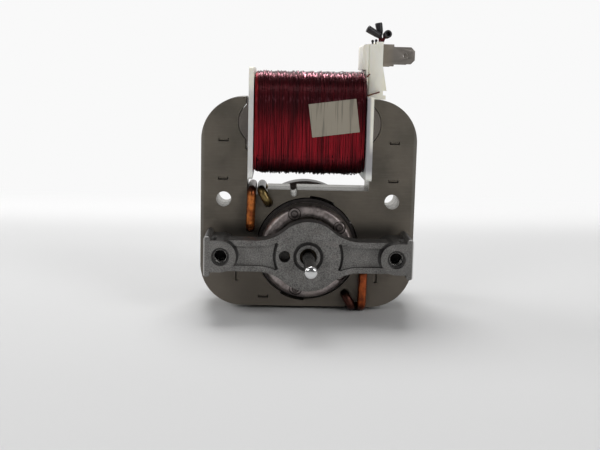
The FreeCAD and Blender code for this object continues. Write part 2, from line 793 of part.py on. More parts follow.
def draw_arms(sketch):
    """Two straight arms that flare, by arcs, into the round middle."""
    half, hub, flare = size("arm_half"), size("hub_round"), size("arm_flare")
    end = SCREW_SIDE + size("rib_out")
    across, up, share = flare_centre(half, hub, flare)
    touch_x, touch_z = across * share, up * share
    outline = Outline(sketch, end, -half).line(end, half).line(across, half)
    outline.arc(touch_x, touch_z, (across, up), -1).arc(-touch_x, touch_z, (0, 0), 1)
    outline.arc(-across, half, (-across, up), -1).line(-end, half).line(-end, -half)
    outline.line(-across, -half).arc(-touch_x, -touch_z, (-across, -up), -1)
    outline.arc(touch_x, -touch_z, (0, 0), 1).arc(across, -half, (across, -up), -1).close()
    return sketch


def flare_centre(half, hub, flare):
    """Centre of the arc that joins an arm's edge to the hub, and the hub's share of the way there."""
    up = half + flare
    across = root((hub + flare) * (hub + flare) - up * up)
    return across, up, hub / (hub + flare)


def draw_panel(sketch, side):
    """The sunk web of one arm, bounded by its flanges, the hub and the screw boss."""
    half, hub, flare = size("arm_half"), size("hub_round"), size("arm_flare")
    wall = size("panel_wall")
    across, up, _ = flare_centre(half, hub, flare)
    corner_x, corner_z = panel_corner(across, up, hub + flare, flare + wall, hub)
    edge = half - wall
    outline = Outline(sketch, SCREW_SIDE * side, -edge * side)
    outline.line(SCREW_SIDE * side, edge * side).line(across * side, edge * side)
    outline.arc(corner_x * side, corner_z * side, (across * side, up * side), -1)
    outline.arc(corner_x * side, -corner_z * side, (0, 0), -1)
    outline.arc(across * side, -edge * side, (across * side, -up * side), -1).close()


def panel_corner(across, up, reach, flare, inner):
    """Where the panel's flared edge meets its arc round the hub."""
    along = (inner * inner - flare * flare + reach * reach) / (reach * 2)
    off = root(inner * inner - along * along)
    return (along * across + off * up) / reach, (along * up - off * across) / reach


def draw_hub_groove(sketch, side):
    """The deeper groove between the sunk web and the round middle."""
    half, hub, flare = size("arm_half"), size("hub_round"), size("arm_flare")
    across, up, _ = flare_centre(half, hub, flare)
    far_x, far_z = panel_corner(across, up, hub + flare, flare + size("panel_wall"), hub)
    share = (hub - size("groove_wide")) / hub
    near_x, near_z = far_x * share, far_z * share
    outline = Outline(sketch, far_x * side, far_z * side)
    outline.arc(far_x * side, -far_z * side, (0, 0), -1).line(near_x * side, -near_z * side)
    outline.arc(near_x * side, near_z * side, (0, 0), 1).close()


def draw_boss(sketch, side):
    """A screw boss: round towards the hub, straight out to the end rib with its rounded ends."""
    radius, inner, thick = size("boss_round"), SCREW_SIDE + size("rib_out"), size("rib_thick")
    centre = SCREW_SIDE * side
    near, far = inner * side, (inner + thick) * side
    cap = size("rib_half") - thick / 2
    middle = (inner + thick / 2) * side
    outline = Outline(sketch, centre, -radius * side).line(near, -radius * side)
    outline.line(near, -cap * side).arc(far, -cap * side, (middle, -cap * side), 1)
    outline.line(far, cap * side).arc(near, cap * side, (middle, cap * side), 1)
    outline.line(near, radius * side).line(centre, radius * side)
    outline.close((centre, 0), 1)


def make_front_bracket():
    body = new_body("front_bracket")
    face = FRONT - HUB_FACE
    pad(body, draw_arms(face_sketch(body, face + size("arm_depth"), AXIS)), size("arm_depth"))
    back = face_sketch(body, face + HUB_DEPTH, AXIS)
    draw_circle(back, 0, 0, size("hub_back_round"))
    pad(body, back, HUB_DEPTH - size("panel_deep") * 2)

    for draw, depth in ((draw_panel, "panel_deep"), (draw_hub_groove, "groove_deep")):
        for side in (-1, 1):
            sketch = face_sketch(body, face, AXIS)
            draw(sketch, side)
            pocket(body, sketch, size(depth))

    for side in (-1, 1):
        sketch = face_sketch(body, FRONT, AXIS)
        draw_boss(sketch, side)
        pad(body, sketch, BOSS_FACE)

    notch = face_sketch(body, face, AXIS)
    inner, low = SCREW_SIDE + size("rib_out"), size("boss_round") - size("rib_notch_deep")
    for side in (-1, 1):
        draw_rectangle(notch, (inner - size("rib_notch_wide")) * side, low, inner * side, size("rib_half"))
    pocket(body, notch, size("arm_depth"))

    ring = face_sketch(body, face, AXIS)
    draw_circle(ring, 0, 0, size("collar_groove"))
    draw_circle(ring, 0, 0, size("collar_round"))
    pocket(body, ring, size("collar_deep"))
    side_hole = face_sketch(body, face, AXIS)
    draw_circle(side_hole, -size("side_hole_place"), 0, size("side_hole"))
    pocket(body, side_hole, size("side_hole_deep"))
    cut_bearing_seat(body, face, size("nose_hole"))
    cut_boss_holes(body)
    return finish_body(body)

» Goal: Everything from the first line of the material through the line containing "outline.arc(across * side, -edge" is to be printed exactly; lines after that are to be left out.

» Written answer:
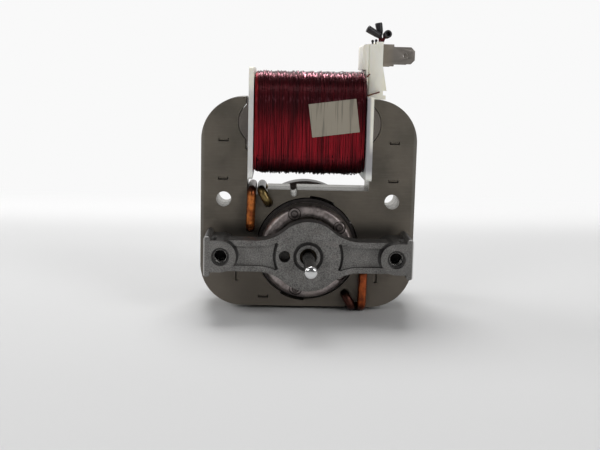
The FreeCAD and Blender code for this object continues. Write part 2, from line 793 of part.py on. More parts follow.
def draw_arms(sketch):
    """Two straight arms that flare, by arcs, into the round middle."""
    half, hub, flare = size("arm_half"), size("hub_round"), size("arm_flare")
    end = SCREW_SIDE + size("rib_out")
    across, up, share = flare_centre(half, hub, flare)
    touch_x, touch_z = across * share, up * share
    outline = Outline(sketch, end, -half).line(end, half).line(across, half)
    outline.arc(touch_x, touch_z, (across, up), -1).arc(-touch_x, touch_z, (0, 0), 1)
    outline.arc(-across, half, (-across, up), -1).line(-end, half).line(-end, -half)
    outline.line(-across, -half).arc(-touch_x, -touch_z, (-across, -up), -1)
    outline.arc(touch_x, -touch_z, (0, 0), 1).arc(across, -half, (across, -up), -1).close()
    return sketch


def flare_centre(half, hub, flare):
    """Centre of the arc that joins an arm's edge to the hub, and the hub's share of the way there."""
    up = half + flare
    across = root((hub + flare) * (hub + flare) - up * up)
    return across, up, hub / (hub + flare)


def draw_panel(sketch, side):
    """The sunk web of one arm, bounded by its flanges, the hub and the screw boss."""
    half, hub, flare = size("arm_half"), size("hub_round"), size("arm_flare")
    wall = size("panel_wall")
    across, up, _ = flare_centre(half, hub, flare)
    corner_x, corner_z = panel_corner(across, up, hub + flare, flare + wall, hub)
    edge = half - wall
    outline = Outline(sketch, SCREW_SIDE * side, -edge * side)
    outline.line(SCREW_SIDE * side, edge * side).line(across * side, edge * side)
    outline.arc(corner_x * side, corner_z * side, (across * side, up * side), -1)
    outline.arc(corner_x * side, -corner_z * side, (0, 0), -1)
    outline.arc(across * side, -edge * side, (across * side, -up * side), -1).close()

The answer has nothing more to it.